[GIVEN PROBLEM] Every line below is to be quoted exactly, with nothing added or dropped.

--------

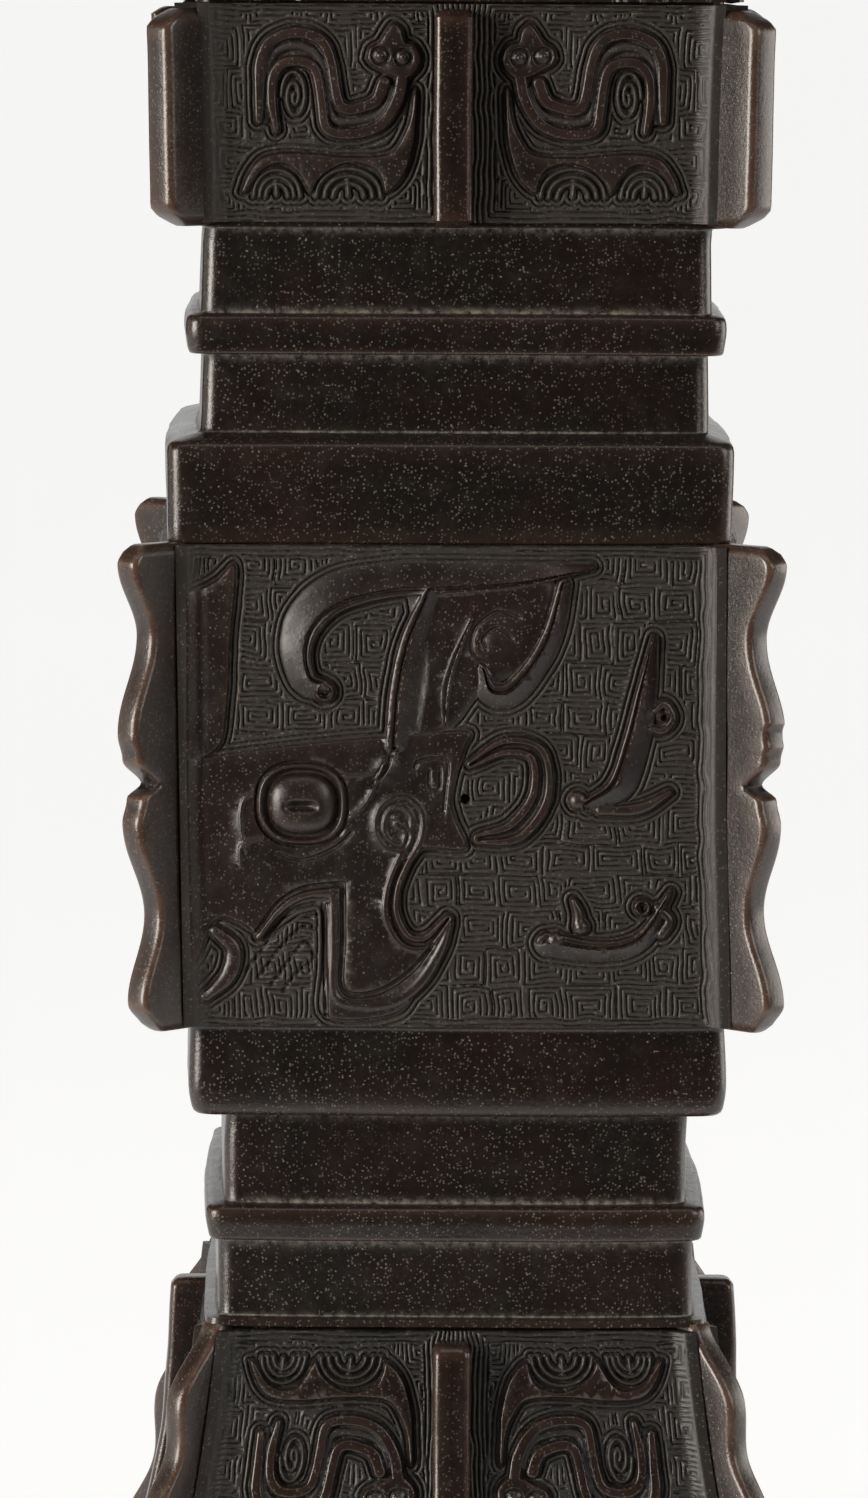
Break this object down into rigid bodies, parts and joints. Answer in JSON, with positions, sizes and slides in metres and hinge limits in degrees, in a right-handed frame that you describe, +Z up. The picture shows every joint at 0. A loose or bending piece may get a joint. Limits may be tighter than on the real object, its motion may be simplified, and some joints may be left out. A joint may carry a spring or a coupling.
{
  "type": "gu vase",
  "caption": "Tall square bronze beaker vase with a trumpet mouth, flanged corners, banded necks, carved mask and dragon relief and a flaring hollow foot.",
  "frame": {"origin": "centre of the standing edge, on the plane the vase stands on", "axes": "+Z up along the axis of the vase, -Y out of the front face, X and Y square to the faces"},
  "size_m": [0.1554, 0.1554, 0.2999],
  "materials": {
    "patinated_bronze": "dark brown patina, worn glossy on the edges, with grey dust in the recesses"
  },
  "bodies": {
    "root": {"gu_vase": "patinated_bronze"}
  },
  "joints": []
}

--------

[ANSWER FOR THE TASK]
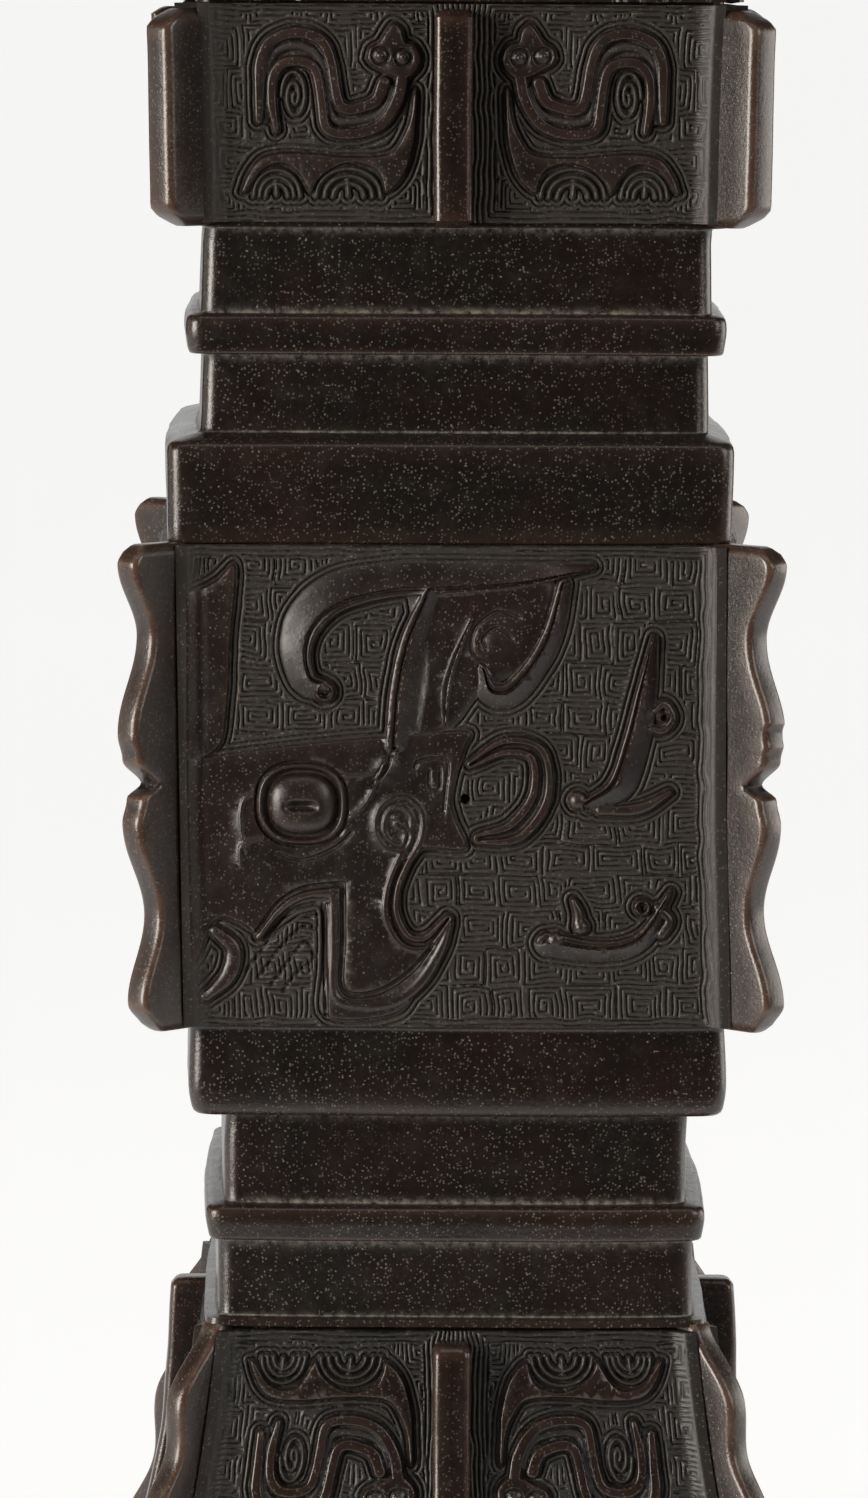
Break this object down into rigid bodies, parts and joints. Answer in JSON, with positions, sizes and slides in metres and hinge limits in degrees, in a right-handed frame that you describe, +Z up. The picture shows every joint at 0. A loose or bending piece may get a joint. Limits may be tighter than on the real object, its motion may be simplified, and some joints may be left out. A joint may carry a spring or a coupling.
{
  "type": "gu vase",
  "caption": "Tall square bronze beaker vase with a trumpet mouth, flanged corners, banded necks, carved mask and dragon relief and a flaring hollow foot.",
  "frame": {"origin": "centre of the standing edge, on the plane the vase stands on", "axes": "+Z up along the axis of the vase, -Y out of the front face, X and Y square to the faces"},
  "size_m": [0.1554, 0.1554, 0.2999],
  "materials": {
    "patinated_bronze": "dark brown patina, worn glossy on the edges, with grey dust in the recesses"
  },
  "bodies": {
    "root": {"gu_vase": "patinated_bronze"}
  },
  "joints": []
}